Im Jahr 2019 besuchten 1,7 Millionen Urlauberinnen und Urlauber aus Russland das "Belpaese" und ließen fast eine Milliarde Euro im Land. Sie gelten in Italien neben Amerikanern und Chinesen als besonders konsumfreudig. Auf sie hatten sich die Hoffnungen der schwer angeschlagenen italienischen Tourismusbranche gerichtet. Die Aussicht auf einen Neustart im Frühjahr hatte viele Betriebe am Leben erhalten. Eigens für diese Klientel lockerte die Regierung schon im Februar die Corona-Regeln: Wer mit dem russischen Vakzin Sputnik geimpft war, durfte einreisen und schon mit einem einfachen Schnelltest alle Freizeit- und Gastro-Angebote nutzen.
Stornierungen von Gästen aus aller Welt
Der Krieg lässt nun alle Träume auf Erholung von Mailand bis Rimini platzen. Der Bade- und Vergnügungsort an der Adria steht auf Platz eins in der Gunst der russischen Kundschaft und macht allein 15 Prozent des Tourismus-Geschäfts aus. An zweiter Stelle kommt Rom, danach Venedig mit neun Prozent. Nach einer Prognose des Hotelverbands "Federalberghi" wird allein die Hauptstadt in diesem Jahr rund 150 Millionen Euro an Umsatz verlieren.
Russische Jachten und ihre finanzstarken Besitzer zog es eher an die Costa Smeralda Sardiniens. Doch die meisten haben die Insel überstürzt verlassen, um dem Zugriff der italienischen Finanzpolizei zu entgehen. Die Guardia di Finanza konfisziert im Rahmen der EU-Sanktionen gegen Russland sehr konsequent russische Luxusgüter, darunter Villen und Jachten.
"Ich weiß, dass Sanktionen und kommerzielle Vergeltungsmaßnahmen auf europäischer Ebene unvermeidlich sind, aber wir hatten gerade auf diese Touristen, die mit Sputnik geimpft sind und nun einreisen dürfen, gehofft", sagt Ivana Jelinic, Präsidentin des Branchenverbands "Fiavet-Confcommercio". 80 Prozent Umsatzeinbruch in zwei Pandemie-Jahren waren für die italienische Tourismusbranche kaum zu verkraften. Aus Sorge vor einer Ausweitung des Krieges stornieren jetzt auch Amerikaner und Europäer ihre Reisen nach Italien.

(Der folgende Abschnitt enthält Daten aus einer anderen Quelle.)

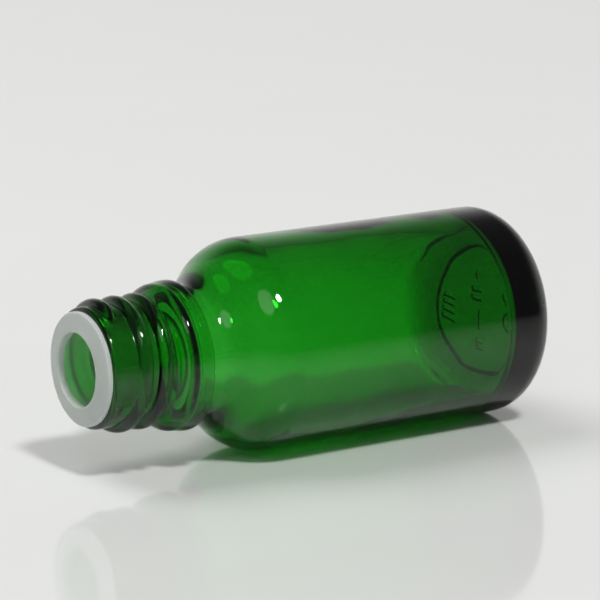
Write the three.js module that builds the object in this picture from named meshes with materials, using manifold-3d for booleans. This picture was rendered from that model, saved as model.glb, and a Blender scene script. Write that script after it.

"Geschichten der Verzweiflung"
"Unser Sektor befindet sich in seiner größten Krise. Die Unternehmen haben keine Liquidität mehr und sind nicht einmal in der Lage, die Vorteile aus dem Wiederaufbaufonds zu nutzen, wie zum Beispiel Steuergutschriften für Investitionen", sagt Jelinic. Sie befürchtet, dass viele Betriebe ein weiteres Krisenjahr nicht mehr durchhalten können. "Ich weiß, es mag zynisch erscheinen, von wirtschaftlichen Folgen zu sprechen, aber die Auswirkungen auf das Leben der Menschen sind enorm". In der Branche steigen die Selbstmordzahlen. "Jeden Tag sammeln sich bei uns Geschichten der Verzweiflung".
Die Hoteliers und Luxusläden in Mailand und Bologna hatten auf das orthodoxe Osterfest gesetzt. Im Durchschnitt kommen in dieser Zeit 175.000 Übernachtungsgäste aus Russland und geben etwa 20 Millionen Euro aus. Damit rechnet dieses Jahr niemand mehr. Auch das Fest der Auferstehung wird der Tourismusbranche in Italien nicht helfen.
Roms Hotels helfen ukrainischen Flüchtlingen
Mit einem Anteil von 13 Prozent am Bruttoinlandprodukt bis zum Beginn der Pandemie ist der Sektor systemrelevant. Italiens Wirtschaft hat sich unter Ministerpräsident Mario Draghi ganz langsam von ihren Altlasten und vergangenen politischen Fehlentscheidungen erholt. Mit beachtlichen 6,6 Prozent Wachstum stand das Land im vergangenen Jahr als Musterschüler in Europa da und konnte wichtige Reformen umsetzen. Der Krieg in der Ukraine kann das alles wieder zunichtemachen.
Zunächst helfen die Hotels in Rom aber erstmal, die vielen Kriegsflüchtlinge aus der Ukraine unterzubringen. Bis zu einer Million Menschen werden in Italien erwartet. Einige sollen in leerstehenden Hotelzimmern unterkommen. Die in der Flüchtlingshilfe engagierte Kirchengemeinschaft Sant'Egidio übernimmt für den Anfang die Hotelkosten von 40 geflüchteten Familien.